Friday the 4th of July 2025 and it's really funny to think how the mind can very quickly kind of like become a space where I begin to feel like I haven't done enough. This is despite the fact that towards the beginning of the day I am charged with kind of like positive thinking, positive

thought, optimism, words of affirmation, you know, the rest of the stuff. And, you know, I do indeed kind of like, you know, have a fruitful day, a productive day, a day that is memorable nonetheless. And yet I get to the end of the day and suddenly a switch ticks in my mind and suddenly I haven't done enough, suddenly I am itching to do more, suddenly I'm trying


to maximize on my efforts, on my yield or whatever it is that that may be. And it's making me realize that mindfulness and a great attitude are both a muscle or they're both a muscle of the mind.
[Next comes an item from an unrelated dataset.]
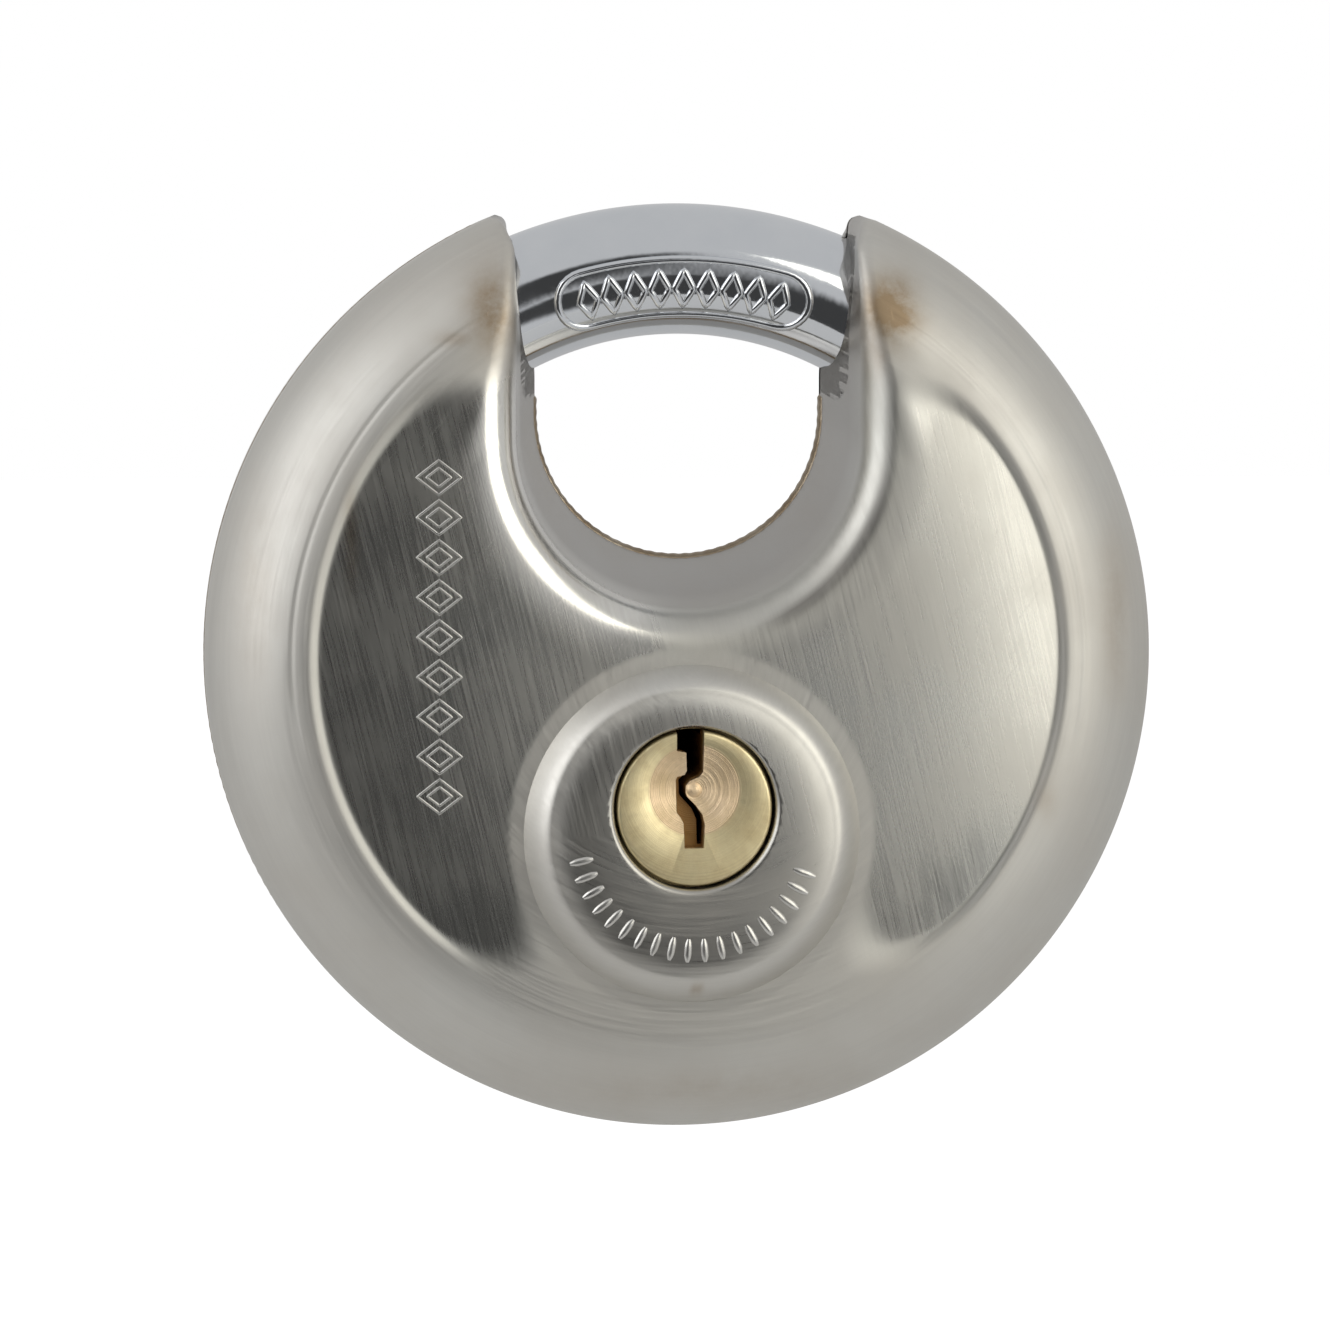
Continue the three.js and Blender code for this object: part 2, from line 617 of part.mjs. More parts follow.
RIVETS.forEach(([x, z], i) => add(`plate_rivet_${i + 1}`, rivet(), HARD_STEEL, x, 0, z));
[-1, 1].forEach((side, i) => {
  const dowel = rod(DOWEL_RADIUS, -BLOCK.half + 0.1, HOUSING.back - 0.1);
  add(`housing_dowel_${i + 1}`, dowel, HARD_STEEL, side * DOWEL_X, 0, PLUG_Z);
});
const stopSpread = THREE.MathUtils.radToDeg((STOP_RADIUS + GAP) / RING_RADIUS);
const [closedX, closedZ] = ringPoint(TOE_ANGLE + stopSpread);
const [openX, openZ] = ringPoint(TAIL_ANGLE - SWING - stopSpread);
add('closed_stop', stopPin(), HARD_STEEL, closedX, 0, closedZ);
add('open_stop', stopPin(), HARD_STEEL, openX, 0, openZ);

export default lock;
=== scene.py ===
"""Looks of the disc padlock: pressed stainless shells, a chromed shackle and a turned brass plug.

Shapes are worked out in millimetres round the centre of the case, as the CAD part's are. Each new piece
has its origin at that centre, so object coordinates in a material count from there too.
"""

import json
import math

import bpy
import numpy as np
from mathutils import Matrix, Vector


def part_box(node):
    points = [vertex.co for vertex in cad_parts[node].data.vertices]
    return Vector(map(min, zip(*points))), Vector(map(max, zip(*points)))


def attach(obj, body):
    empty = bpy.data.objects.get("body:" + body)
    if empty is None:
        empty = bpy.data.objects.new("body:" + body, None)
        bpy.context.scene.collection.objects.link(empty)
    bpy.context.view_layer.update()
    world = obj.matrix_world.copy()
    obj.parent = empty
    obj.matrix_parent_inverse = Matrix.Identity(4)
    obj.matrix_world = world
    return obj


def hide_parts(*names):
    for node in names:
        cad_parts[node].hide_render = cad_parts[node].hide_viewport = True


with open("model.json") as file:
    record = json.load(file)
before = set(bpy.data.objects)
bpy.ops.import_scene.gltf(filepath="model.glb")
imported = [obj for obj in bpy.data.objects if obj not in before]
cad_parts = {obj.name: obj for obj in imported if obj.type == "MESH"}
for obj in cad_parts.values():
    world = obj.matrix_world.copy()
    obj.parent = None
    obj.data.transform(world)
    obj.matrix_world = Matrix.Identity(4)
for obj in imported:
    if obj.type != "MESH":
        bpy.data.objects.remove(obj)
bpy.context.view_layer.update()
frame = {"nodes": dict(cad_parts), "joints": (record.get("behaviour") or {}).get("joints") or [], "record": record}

MM = 0.001
joints = {joint["name"]: joint for joint in frame["joints"]}
CENTRE = Vector(joints["shackle_swing"]["pos_m"])
PLUG_Z = (joints["plug_turn"]["pos_m"][2] - CENTRE.z) / MM
SWING = joints["shackle_swing"]["range_deg"][1]
RING_RADIUS = -CENTRE.z / MM
shell_low, shell_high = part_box("rear_shell")
CASE_RADIUS = (shell_high.x - shell_low.x) / 2 / MM
BOSS_DEPTH = shell_high.y / MM

# Pressed sheet, in millimetres
SHEET = 1.4
FLAT_DEPTH = 10.4
FLAT_CROWN = 1.1  # how much lower the crescent flats are at the rim than they would be at the middle
RIM_RISE = {"height": 0.28, "start": 21, "reach": 5}  # of the rim above the crescent flats
WALL_DEPTH = 2.2
RIM_ROLL = 7.4
POCKET_RADIUS = 28.1  # the crescent flats are pockets inside this radius
POCKET_SLOPE = 1.2  # width of the slope down into them from the rim
RIB_SLOPE = 3.0  # and from the rib
UPPER_CORNER = 3.2  # rounding of their corners, in widths of slope
LOWER_CORNER = 8.0
CREASE_RADIUS = 28.9
CREASE_DEPTH = 0.04
CREASE_WIDTH = 0.15
BEND = 2.6
HORN_BEND = {"radius": 1.2, "start": 19, "reach": 7}  # the roll is tighter up at the horns
RIB_WIDTH = 2.2  # from the throat to where the rib slopes down into a pocket
RIB_FALL = {"depth": 0.45, "reach": 5.2}  # gentle fall of the face towards the throat
BOSS_Z = -12.5
BOSS_FOOT = 8.1  # depth at which its shoulder starts, inside the sheet
BOSS_FLAT = 10.2
BOSS_BASE = 13.5
BOSS_SHOULDER = BOSS_BASE - BOSS_FLAT
BOSS_CROWN = 0.36  # fall of the boss's flat from its middle to its edge, most of it near the edge
KEYHOLE_RADIUS = 5.85
SEAM_HALF = 0.4
THROAT_FACE = {"width": 12.5, "z": 16.1, "tip": 14.0, "flare": 2.6}
THROAT_SEAM = {"width": 10.6, "z": 17.7, "tip": 13.5, "flare": 12}
TIP_ROUNDING = 0.8
LIP_TOP = 19.1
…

And they need to be stretched and they need to be pushed beyond kind of like their limits in order for me to enjoy the benefit of their growth. Ultimately, I also need to kind of like change


what it means to kind of like live a, you know, kind of like I need to change the perception of what it means to kind of like live a, you know, kind of like I need to change the perception of what it means to live a successful and a fruitful life. You know, I've woken up, I've experienced life and I've gone back to sleep again. It is of course difficult to detach myself


from the things that I need to accomplish because after all I do have responsibilities. However, it is also my responsibility, if anything, I owe it to myself to make my mind a beautiful place to be. Because it is from that mind that such great things are created in the first place.